Gather all lines from the material that contain "joints".

- _Provided material_
----------

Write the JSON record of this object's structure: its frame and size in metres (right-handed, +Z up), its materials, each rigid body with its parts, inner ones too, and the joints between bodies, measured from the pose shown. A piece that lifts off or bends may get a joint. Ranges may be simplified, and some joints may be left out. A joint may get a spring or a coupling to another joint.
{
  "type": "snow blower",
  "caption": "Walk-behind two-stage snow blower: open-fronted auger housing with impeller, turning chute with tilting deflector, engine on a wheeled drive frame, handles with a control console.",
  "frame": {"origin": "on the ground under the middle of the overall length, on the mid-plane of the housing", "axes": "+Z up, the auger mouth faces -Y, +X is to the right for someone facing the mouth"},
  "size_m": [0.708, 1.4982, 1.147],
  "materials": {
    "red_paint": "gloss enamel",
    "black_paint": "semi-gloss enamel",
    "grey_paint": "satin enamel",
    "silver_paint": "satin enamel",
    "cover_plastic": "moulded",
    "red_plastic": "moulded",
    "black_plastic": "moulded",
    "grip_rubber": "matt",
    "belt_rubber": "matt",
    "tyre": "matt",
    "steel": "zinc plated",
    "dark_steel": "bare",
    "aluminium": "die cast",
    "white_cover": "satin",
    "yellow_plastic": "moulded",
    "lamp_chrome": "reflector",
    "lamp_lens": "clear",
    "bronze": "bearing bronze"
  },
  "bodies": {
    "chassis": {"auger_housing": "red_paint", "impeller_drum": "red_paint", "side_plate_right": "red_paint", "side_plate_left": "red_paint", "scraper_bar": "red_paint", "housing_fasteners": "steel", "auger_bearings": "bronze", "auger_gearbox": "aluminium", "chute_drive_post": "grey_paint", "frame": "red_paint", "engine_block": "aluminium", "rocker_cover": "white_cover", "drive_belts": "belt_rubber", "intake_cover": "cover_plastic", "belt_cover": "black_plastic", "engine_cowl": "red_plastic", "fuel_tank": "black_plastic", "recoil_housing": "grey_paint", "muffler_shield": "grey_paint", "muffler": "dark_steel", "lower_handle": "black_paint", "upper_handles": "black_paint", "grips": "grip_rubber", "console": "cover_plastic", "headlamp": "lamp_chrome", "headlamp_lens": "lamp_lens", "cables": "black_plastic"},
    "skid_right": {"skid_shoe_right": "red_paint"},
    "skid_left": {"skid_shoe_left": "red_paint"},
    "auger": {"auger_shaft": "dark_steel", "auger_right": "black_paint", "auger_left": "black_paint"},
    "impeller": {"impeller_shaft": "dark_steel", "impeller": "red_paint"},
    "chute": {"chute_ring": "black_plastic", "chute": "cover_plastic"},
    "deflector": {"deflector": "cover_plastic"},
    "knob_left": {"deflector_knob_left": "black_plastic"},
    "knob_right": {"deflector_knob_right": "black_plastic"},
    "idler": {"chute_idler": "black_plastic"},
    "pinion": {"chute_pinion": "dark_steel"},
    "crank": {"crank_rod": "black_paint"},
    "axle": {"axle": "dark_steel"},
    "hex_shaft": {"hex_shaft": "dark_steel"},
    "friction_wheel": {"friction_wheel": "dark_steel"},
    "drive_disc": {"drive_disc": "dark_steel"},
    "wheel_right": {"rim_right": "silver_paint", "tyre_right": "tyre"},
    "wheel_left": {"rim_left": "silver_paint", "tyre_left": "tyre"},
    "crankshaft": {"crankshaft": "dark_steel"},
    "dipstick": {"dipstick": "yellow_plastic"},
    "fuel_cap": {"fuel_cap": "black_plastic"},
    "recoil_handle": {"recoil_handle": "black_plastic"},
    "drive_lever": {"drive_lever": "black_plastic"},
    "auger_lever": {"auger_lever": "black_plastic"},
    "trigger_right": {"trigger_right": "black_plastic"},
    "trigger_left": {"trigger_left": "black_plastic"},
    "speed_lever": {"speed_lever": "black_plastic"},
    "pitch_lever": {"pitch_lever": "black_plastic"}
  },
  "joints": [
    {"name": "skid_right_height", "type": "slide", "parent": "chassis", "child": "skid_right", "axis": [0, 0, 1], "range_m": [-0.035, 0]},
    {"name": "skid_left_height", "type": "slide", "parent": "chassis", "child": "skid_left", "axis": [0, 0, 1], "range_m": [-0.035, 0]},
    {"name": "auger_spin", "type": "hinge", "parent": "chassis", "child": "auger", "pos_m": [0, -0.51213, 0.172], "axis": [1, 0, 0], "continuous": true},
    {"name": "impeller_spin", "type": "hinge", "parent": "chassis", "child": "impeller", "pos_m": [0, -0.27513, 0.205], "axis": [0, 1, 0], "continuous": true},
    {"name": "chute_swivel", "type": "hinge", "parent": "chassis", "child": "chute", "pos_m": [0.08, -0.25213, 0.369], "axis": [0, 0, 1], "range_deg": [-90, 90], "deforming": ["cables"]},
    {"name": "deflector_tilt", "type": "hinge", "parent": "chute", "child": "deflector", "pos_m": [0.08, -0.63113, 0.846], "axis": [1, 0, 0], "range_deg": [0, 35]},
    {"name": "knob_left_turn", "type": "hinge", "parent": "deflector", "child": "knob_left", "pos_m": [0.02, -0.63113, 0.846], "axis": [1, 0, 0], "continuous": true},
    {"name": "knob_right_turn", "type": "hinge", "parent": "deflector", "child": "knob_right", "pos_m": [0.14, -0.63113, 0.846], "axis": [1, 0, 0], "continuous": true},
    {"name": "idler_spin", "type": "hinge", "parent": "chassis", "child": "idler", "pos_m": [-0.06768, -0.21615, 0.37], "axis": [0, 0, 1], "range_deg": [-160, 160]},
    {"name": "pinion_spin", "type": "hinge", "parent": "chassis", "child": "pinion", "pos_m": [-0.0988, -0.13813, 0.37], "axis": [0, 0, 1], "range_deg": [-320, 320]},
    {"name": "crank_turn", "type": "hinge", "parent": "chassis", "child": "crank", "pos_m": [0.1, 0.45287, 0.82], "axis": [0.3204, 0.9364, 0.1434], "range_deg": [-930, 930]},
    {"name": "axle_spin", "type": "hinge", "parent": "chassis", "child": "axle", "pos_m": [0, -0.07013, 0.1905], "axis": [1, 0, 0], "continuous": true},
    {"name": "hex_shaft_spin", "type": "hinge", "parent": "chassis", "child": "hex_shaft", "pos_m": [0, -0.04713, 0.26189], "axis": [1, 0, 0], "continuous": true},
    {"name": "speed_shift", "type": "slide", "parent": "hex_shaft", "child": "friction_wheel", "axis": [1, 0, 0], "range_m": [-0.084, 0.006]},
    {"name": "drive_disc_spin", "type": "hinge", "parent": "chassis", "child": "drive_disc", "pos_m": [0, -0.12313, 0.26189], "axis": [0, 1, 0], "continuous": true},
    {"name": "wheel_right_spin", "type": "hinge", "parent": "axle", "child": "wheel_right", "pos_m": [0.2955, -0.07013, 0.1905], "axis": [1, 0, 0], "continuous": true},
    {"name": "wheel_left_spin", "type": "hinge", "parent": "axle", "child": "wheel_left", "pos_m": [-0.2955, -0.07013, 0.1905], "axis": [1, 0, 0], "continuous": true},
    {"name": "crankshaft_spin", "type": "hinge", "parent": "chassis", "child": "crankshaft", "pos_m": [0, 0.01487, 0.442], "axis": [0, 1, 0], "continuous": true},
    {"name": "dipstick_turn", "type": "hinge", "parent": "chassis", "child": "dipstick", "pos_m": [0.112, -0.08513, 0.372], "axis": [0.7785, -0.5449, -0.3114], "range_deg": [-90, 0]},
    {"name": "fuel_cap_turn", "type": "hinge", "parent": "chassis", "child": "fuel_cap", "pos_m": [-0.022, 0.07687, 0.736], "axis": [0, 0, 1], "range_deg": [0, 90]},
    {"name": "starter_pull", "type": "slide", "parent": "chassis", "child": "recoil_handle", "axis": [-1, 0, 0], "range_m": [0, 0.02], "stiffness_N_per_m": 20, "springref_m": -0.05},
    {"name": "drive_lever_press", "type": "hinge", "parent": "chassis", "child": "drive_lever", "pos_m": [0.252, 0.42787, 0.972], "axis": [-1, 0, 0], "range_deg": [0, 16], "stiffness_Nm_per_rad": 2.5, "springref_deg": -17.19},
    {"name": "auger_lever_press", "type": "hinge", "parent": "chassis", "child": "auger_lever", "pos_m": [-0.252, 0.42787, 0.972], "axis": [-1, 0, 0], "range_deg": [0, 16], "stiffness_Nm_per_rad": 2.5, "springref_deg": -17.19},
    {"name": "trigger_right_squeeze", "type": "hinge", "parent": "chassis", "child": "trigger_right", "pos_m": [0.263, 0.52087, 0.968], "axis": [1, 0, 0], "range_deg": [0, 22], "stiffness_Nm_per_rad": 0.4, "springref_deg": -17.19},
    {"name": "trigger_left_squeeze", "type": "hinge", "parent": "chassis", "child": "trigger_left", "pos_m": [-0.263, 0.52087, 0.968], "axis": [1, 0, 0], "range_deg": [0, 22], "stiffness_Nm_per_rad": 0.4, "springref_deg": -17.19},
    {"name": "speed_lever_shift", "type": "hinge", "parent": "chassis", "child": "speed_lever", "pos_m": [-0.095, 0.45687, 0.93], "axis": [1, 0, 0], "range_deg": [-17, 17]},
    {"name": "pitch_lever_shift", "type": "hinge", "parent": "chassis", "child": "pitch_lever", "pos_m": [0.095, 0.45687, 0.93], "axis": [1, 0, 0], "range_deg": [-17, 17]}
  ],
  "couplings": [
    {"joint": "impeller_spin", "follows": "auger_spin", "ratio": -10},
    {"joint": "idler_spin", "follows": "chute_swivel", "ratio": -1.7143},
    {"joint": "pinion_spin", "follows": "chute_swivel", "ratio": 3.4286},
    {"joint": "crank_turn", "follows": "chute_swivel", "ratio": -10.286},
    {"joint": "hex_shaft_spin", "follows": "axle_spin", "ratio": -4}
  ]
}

----------

- _The solution_
Write the JSON record of this object's structure: its frame and size in metres (right-handed, +Z up), its materials, each rigid body with its parts, inner ones too, and the joints between bodies, measured from the pose shown. A piece that lifts off or bends may get a joint. Ranges may be simplified, and some joints may be left out. A joint may get a spring or a coupling to another joint.
  "joints": [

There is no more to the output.